For countries where there is only 1 customer, these customers will be grouped in the category *Other*.

In [8]:
%%sql

WITH 
    other AS (
        SELECT
            c.country,
            COUNT(DISTINCT c.customer_id) AS customers,
            c.customer_id,
            SUM(i.total) AS total_value,
            CAST(SUM(i.total) AS FLOAT) / CAST(COUNT(i.total) AS FLOAT) AS avg_value
        FROM customer AS c
        LEFT JOIN invoice AS i ON c.customer_id = i.customer_id
        GROUP BY c.country
        HAVING customers = 1
    ),
    other_result AS (
        SELECT
            "Other" AS country,
            SUM(customers) AS total_customers,
            AVG(total_value) AS avg_value_customer,
            AVG(avg_value) AS avg_order_value,
            2 AS rank
        FROM other
    ),
    countries AS (
        SELECT
            c.country,
            COUNT(DISTINCT c.customer_id) AS customers,
            SUM(i.total) AS total_value,
            CAST(SUM(i.total) AS FLOAT) / CAST(COUNT(i.total) AS FLOAT) AS avg_value,
            1 AS rank
        FROM customer AS c
        LEFT JOIN invoice AS i ON c.customer_id = i.customer_id
        GROUP BY c.country
        HAVING customers > 1
    ),
    ranking AS (
        SELECT *
        FROM countries
        UNION
        SELECT *
        FROM other_result
        ORDER BY rank
    )
    
SELECT 
    country,
    customers,
    ROUND(total_value,2) AS total_value,
    ROUND(total_value / CAST(customers AS FLOAT),2) AS avg_customer_value,
    ROUND(avg_value,2) AS avg_value 
FROM ranking

 * sqlite:///chinook.db
Done.


country,customers,total_value,avg_customer_value,avg_value
Brazil,5,427.68,85.54,7.01
Canada,8,535.59,66.95,7.05
Czech Republic,2,273.24,136.62,9.11
France,5,389.07,77.81,7.78
Germany,4,334.62,83.65,8.16
India,2,183.15,91.57,8.72
Portugal,2,185.13,92.56,6.38
USA,13,1040.49,80.04,7.94
United Kingdom,3,245.52,81.84,8.77
Other,15,73.0,4.87,7.45


### Purchases: whole album vs individual tracks

The company wants to know how many purchases are of a whole album vs individual tracks to inform the purchasing strategy.

There will be some edge cases that will reduce the accuracy of the analysis somewhat, such as albums which consist of only 1 track or customers buying each track on an album individually.
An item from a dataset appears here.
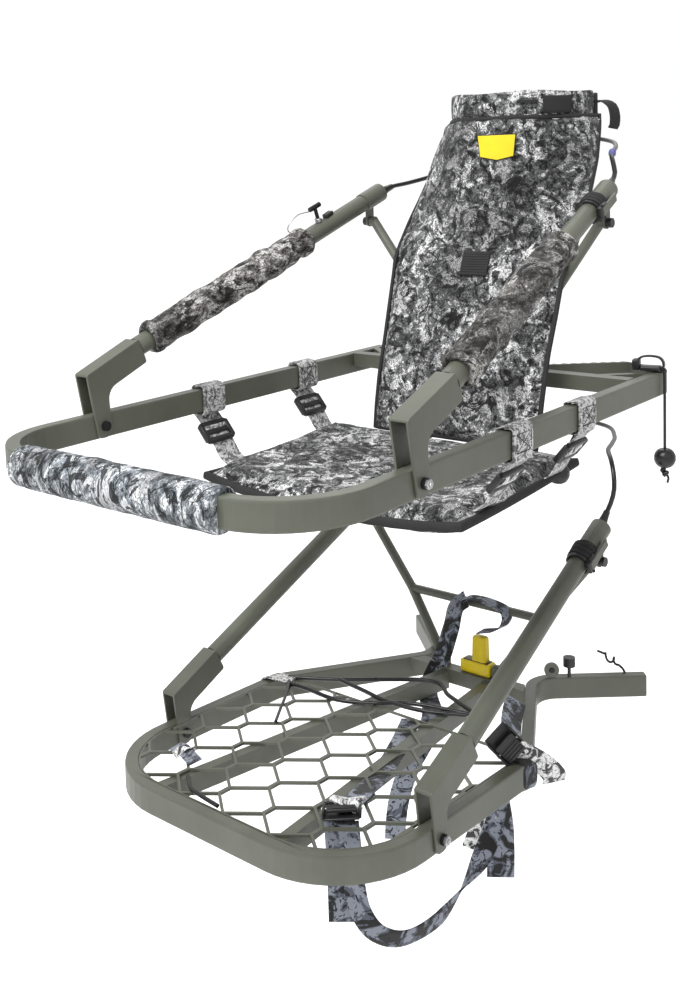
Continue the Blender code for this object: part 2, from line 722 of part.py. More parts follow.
def add_lock(spec, pivot, prefix, y):
    """Black clamp round the left arm's end with a folding lever on its outer side."""
    start, end, direction = arm_geometry(spec, 1)
    middle = point_on_arm(spec, 1, y)
    clamp = rod(middle - direction * 13, middle + direction * 13, ARM_RADIUS + 4.5, ARM_RADIUS + 2.1, 24)
    part(f"{prefix}_lock_clamp", clamp, BLACK_PLASTIC, pivot)
    up = Vector((0, -direction.z, direction.y)).normalized()
    out = direction.cross(up).normalized()
    if out.x < 0:
        out = -out
    front = middle - direction * 10 + out * 24
    hinge = empty(f"{prefix}_lock_lever_hinge", front - Vector(offset_in_section(pivot)) / MM, pivot)
    lever = box((-7, -2, -3), (7, 2, 58))
    turn = Matrix((up, out, direction)).transposed().to_4x4()
    lever = softened(lever, 1.2)
    lever.transform(Matrix.Translation(front * MM) @ turn)
    part(f"{prefix}_lock_lever", lever, OLIVE, hinge)


def build_seat():
    add_seat_frame()
    add_front_pad()
    add_seat_straps()
    add_seat_panel()
    add_back_panel()
    add_back_strap()
    add_tie_ball()
    pivots = {name: add_seat_arm(name) for name in SIDES}
    add_cable_pin(pivots["right"], -1)
    add_lock(SEAT_ARM, pivots["left"], "seat", -205)
    part("seat_cable", cord_mesh(SEAT_CABLE, 4.0, 18.0), BLACK_PLASTIC, pivots["left"])
    foot = SEAT_ARM["brace_foot"]
    hinge = empty("seat_brace_pivot", (0, foot.y, foot.z), SEAT)
    part("seat_brace", brace_mesh(SEAT_ARM), OLIVE, hinge)


# ---------------------------------------------------------------- platform section

def platform_route():
    half = [(246, 80, 0), (98, -55, 52), (PLATFORM_X, -325, 60), (PLATFORM_X, PLATFORM_FRONT_Y, PLATFORM_BEND)]
    return route(half + [(-x, y, bend) for x, y, bend in half[::-1]])


def add_platform_frame():
    samples = platform_route()
    bolts = [(side * PLATFORM_X, PLATFORM_BOLT_Y) for side in SIDES.values()]
    part("platform_rail", hollow_bar(samples, bolts), OLIVE, PLATFORM)
    front, rear = PLATFORM_TUBE_Y
    low_z, high_z = PLATFORM_TUBE_Z
    wall = 2.0
    tube = side_prism([(front, low_z), (rear, low_z), (rear, high_z), (front, high_z)], -160, 160,
                      ([(front + wall, low_z + wall), (rear - wall, low_z + wall),
                        (rear - wall, high_z - wall), (front + wall, high_z - wall)],))
    taper = (Vector((98, -55)) - Vector((PLATFORM_X, -325))).normalized()
    outward = Vector((-taper.y, taper.x))
    if outward.x < 0:
        outward = -outward
    inner_face = Vector((98, -55)) - outward * (RAIL_WIDTH / 2 + GAP)
    for side in SIDES.values():
        tube = trimmed(tube, (side * inner_face.x, inner_face.y, 0), (side * outward.x, outward.y, 0))
    foot = PLATFORM_ARM["brace_foot"]
    ears = []
    for side in SIDES.values():
        ear = side_prism(lug_outline(foot.y, foot.z, high_z - 1), *sorted((side * 50, side * (foot.x - 5.4))))
        ears.append(ear)
    hole = rod((-90, foot.y, foot.z), (90, foot.y, foot.z), PIN_HOLE, count=16)
    part("platform_rear_tube", cut(joined(tube, *ears), hole), OLIVE, PLATFORM)
    for side_name, side in SIDES.items():
        shank = rod((side * 48, foot.y, foot.z), (side * 71, foot.y, foot.z), PIN_RADIUS, count=16)
        head = rod((side * 67.5, foot.y, foot.z), (side * 71.5, foot.y, foot.z), 6.0)
        part(f"platform_brace_bolt_{side_name}", joined(shank, head), BLACK_METAL, PLATFORM)
        bar = prism(ribbon(route([(side * 122, -740, 0), (side * 42, -100, 0)]), 9, 9), -16, 13.5)
        bar = clipped(bar, (0, PLATFORM_FRONT_Y + RAIL_WIDTH / 2 + 2.0, 0), (0, -1, 0))
        bar = clipped(bar, (0, front - GAP, 0), (0, 1, 0))
        part(f"platform_stringer_{side_name}", bar, OLIVE, PLATFORM)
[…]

The company has already confirmed that these cases are rare and thus of not too much influence.

In [9]:
%%sql
WITH
    purchased AS (
        SELECT 
            il.invoice_id, 
            t.album_id,
            COUNT(DISTINCT il.track_id) AS tracks
        FROM invoice_line AS il
        LEFT JOIN track AS t ON t.track_id = il.track_id
        GROUP BY 1,2
        ORDER BY 1,2
    ),
    
    albums AS (
        SELECT
            album_id,
            COUNT(DISTINCT track_id) AS tracks
        FROM track
        GROUP BY 1
        ORDER BY 1
    ),

    overall AS (
        SELECT 
            p.invoice_id,
            p.album_id AS p_album_id,
            p.tracks AS p_tracks,
            a.album_id AS a_album_id,
            a.tracks AS a_tracks
        FROM purchased AS p
        LEFT JOIN albums AS a ON p.album_id = a.album_id
    ),
    result AS (
        SELECT 
            o.*,
            CASE
                WHEN p_tracks = a_tracks THEN 'YES'
                WHEN p_tracks > a_tracks THEN 'AWKWARD'
                WHEN p_tracks < a_tracks THEN 'NO'
                END AS album_purchase
        FROM overall AS o
        ORDER BY album_purchase ASC
    ),
    sorted_result AS (
        SELECT *
        FROM result
        GROUP BY invoice_id
    )
      
SELECT
    sr.album_purchase,
    COUNT(sr.invoice_id) AS num_invoices,
    ROUND(CAST(COUNT(sr.invoice_id) AS FLOAT) / CAST((SELECT COUNT(*) FROM sorted_result) AS FLOAT) * 100,2) AS pct_invoices
FROM sorted_result AS sr
GROUP BY 1

 * sqlite:///chinook.db
Done.


album_purchase,num_invoices,pct_invoices
NO,500,81.43
YES,114,18.57


Looking through the data, it became apparent that multiple customers bought entire albums by buying the tracks individually. Some of these orders were identified because customers can either (a) buy an entire album or (b) buy individual tracks, which can amount to an album (plus potentially additional songs). In the case where additional songs were added, these were identified as orders where customers ordered individual songs. In the case where customers bought exactly all the songs on one album, these were always identified as an album purchase.

Acknowledging this caveat in the analysis, about 81% out of all orders were done as individual songs and not as an album purchase.